Before the pandemic hit, Winnipeg jewelry maker C.J. Tennant wasn't using e-commerce at all. Like many small business owners across the country, she had to build an online retail space from scratch in order to stay competitive.

Independent retailers must adapt to take on online giants

Winnipeg jewelry maker C.J. Tennant had to start an e-commerce site from scratch, including modelling her own products in photos like this, taken by her elderly mother. (cj-tennant.com)

Throughout the pandemic much of our shopping has switched to online. But what has that meant for small businesses who didn't have an online shopping portal before the pandemic started?

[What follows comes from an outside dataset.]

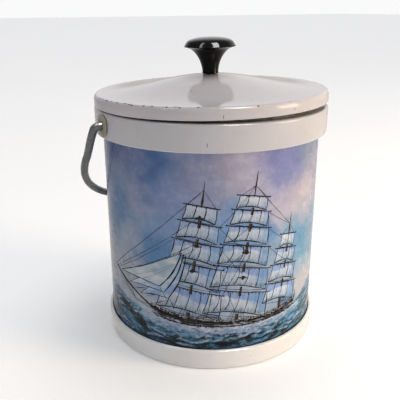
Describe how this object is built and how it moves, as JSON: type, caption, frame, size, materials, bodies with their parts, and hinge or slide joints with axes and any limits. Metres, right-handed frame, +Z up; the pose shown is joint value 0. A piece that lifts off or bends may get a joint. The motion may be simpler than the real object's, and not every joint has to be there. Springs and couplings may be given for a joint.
{
  "type": "ice bucket",
  "caption": "Insulated cylindrical ice bucket with a printed tin sleeve, white collar and base cap, plastic tub, wire bail handle and a lift-off domed lid with a black knob.",
  "frame": {"origin": "centre of the flat underside of the base cap, where the bucket stands", "axes": "+Z up along the bucket's axis, towards the knob; X along the bail's pivots; the bail hangs back over +Y"},
  "size_m": [0.1986, 0.1812, 0.234],
  "materials": {
    "sleeve_print": "gloss",
    "white_enamel": "gloss",
    "white_enamel_lid": "gloss",
    "tub_plastic": "satin",
    "foam": "matte",
    "bushing_plastic": "satin",
    "bail_steel": "satin",
    "spring_steel": "satin",
    "fibre_washer": "matte",
    "gasket_vinyl": "satin",
    "black_phenolic": "polished",
    "insert_brass": "satin",
    "screw_steel": "satin"
  },
  "bodies": {
    "bucket": {"body_sleeve": "sleeve_print", "top_collar": "white_enamel", "base_cap": "white_enamel", "ice_liner": "tub_plastic", "foam_jacket": "foam", "foam_base_pad": "foam", "bail_bushing_left": "bushing_plastic", "bail_bushing_right": "bushing_plastic"},
    "bail": {"bail_handle": "bail_steel", "push_nut_left": "spring_steel", "push_nut_right": "spring_steel", "pivot_washer_left": "fibre_washer", "pivot_washer_right": "fibre_washer"},
    "lid": {"lid_shell": "white_enamel_lid", "lid_liner": "tub_plastic", "lid_foam_disc": "foam", "lid_gasket": "gasket_vinyl", "knob": "black_phenolic", "knob_insert": "insert_brass", "knob_screw": "screw_steel", "knob_washer": "screw_steel"}
  },
  "joints": [
    {"name": "lid_lift", "type": "slide", "parent": "bucket", "child": "lid", "axis": [0, 0, 1], "range_m": [0, 0.12]},
    {"name": "bail_swing", "type": "hinge", "parent": "bucket", "child": "bail", "pos_m": [0, 0, 0.1765], "axis": [1, 0, 0], "range_deg": [0, 270]}
  ]
}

C.J. Tennant, who makes jewelry in Winnipeg, was in that position—starting an e-commerce business from scratch. She spoke to Nora about the experience. Here's part of their conversation.


So when you're not sure where to begin, where do you begin?

So it started with kind of familiarizing myself with the main options. Wix, Shopify, Squarespace, Etsy, etcetera. Some people just set up shops directly on their Facebook page, only they don't have a separate website, and chat a lot with other makers in the community. Just ask really direct questions. Does this work? What don't you like? What do you like? And then was lucky enough to be referred to someone who I refer to as my website, tutor, and guide, who took me through the process by taking those conversations as I had sort of figured out: I like this, I don't like this, I want to figure out how to do this, how can I do this with technology? And she was able to kind of take that and filter it and then direct me, because there's so many resources, and not all the information is good. And when you don't know the language, you don't have any way of knowing how to get to the good information. And I think that's part of where it got overwhelming all the time.


I know that for you the personal touch, the personal interaction, helping someone find the right piece for them are really important parts of what you do. So how do you recreate that experience online?

That's probably been the most challenging thing, because I feel really strongly that jewelry is you know, it's about how it looks. But the truth is that most of your favourite pieces of jewelry aren't your favourite because of how they look. They're your favourite because they connect you to a certain experience, or they feel in a particular way on your body or your art or how you feel when you wear them. So it's really like a physical sensation that really connects you to those favourite pieces, because we all have a pair of earrings we love but we never actually walk out the door wearing because they're not comfortable.

Have there been any unexpected benefits to this new online presence you have?

For sure, I think what's been really interesting is that the connections with community and customers and clients have come in ways that I didn't expect. So you know, one day I got this strange call on my phone from a number I didn't recognize. And it turned out to be a client calling from England, who summers in Manitoba, and so was familiar with my work. And she and her sister would visit the studio regularly, like annually. And her sister who also lived in Europe had gotten caught in Manitoba, because where she lived in Europe she couldn't travel back to. So she was unexpectedly spending the winter in Manitoba. And this woman wanted to send her a little pick me up, a little point of connection. So I worked with her, we figured something out.

 

This interview has been edited for length and clarity.